Is there an explorer that inspires your adventures (living or not)?
I was lucky enough to meet Sir Ran Fiennes at the RGS a few years ago. We only spoke very briefly, but his penetrating eyes, firm handshake and lovely way of speaking totally captivated me. Of course, I don’t think of myself as an explorer in the carrying an ice axe sense, but more in that one job of an explorer is to bring back news from a distant place, and I do try to do that. I wrote a bit about Sir Ernest Shackleton in my new book, and I have always imagined it would have been truly inspirational to meet him. Instead, I used to plan my adventures in the front room of his Edinburgh home. More practically I have always loved reading about the adventures of Robert Twigger. Some of his journeys have been absolutely awesome, and when we met at the Edinburgh Book Festival, I found him to be something of a kindred spirit.
You worked in marketing before you started dedicating your life to be a professional rail adventurer, what made you throw the towel in on corporate life and follow your dreams?

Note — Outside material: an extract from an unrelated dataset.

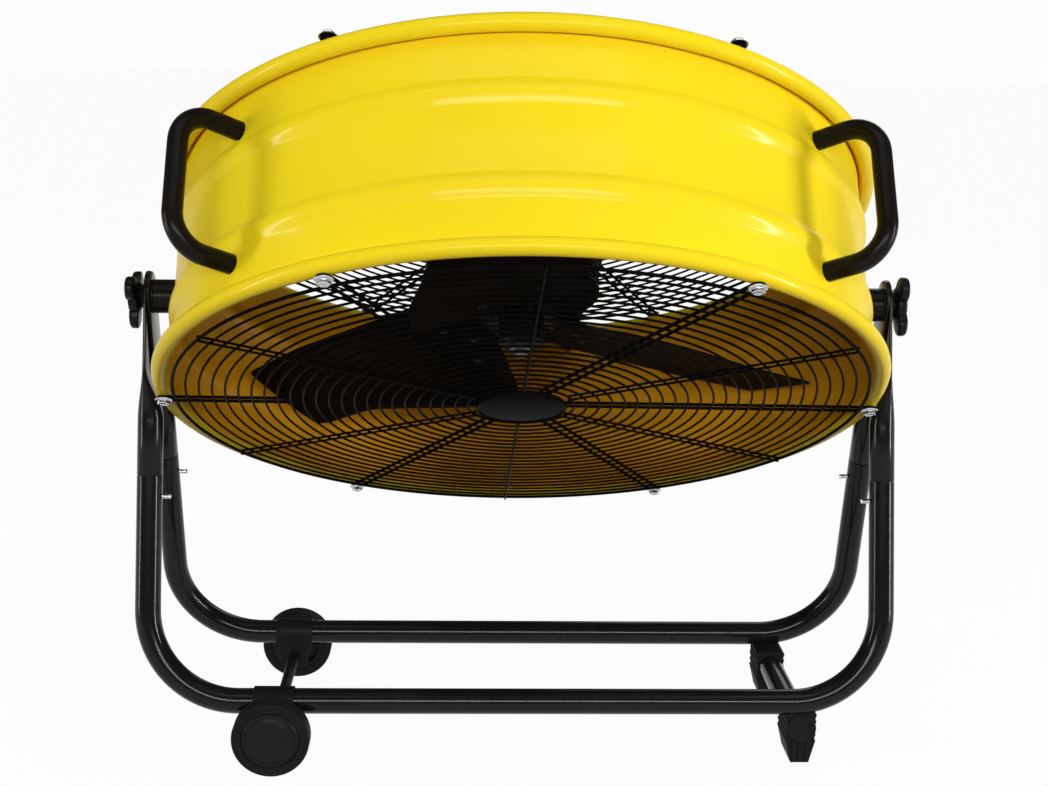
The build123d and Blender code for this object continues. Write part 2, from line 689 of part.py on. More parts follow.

It didn’t happen in one single moment, but looking back, like many I was in a bit of a comfort bubble when I used to wear a suit and sit behind a desk. Once I had left this world, I started to really challenge myself on what I wanted from life, and to begin with, it wasn’t easy to find the right answer. I had always travelled a lot, and as I had more time I started to blog and write articles. The first book came at the suggestion of a good friend, and I wrote it for personal satisfaction rather than for commercial success. Since then my travels have been very rail focussed, and this has become the niche that I now love writing about.
Do you take lots of photos on your travels?
I try to take fewer photographs, but better photographs these days. I carry compact mirrorless cameras that are great to use and allow me to capture the essence of my journey without standing out too much as a traveller or photographer. I like to get into a routine each day of reviewing them and transferring only the very best ones to a portable hard drive that I back up in the cloud.
Night owl or early bird?
Night owl unless forced to be an early bird by work and travel plans. I go out my way to avoid early starts having survived the experience of years’ worth of red-eye flights when I was living the corporate existence.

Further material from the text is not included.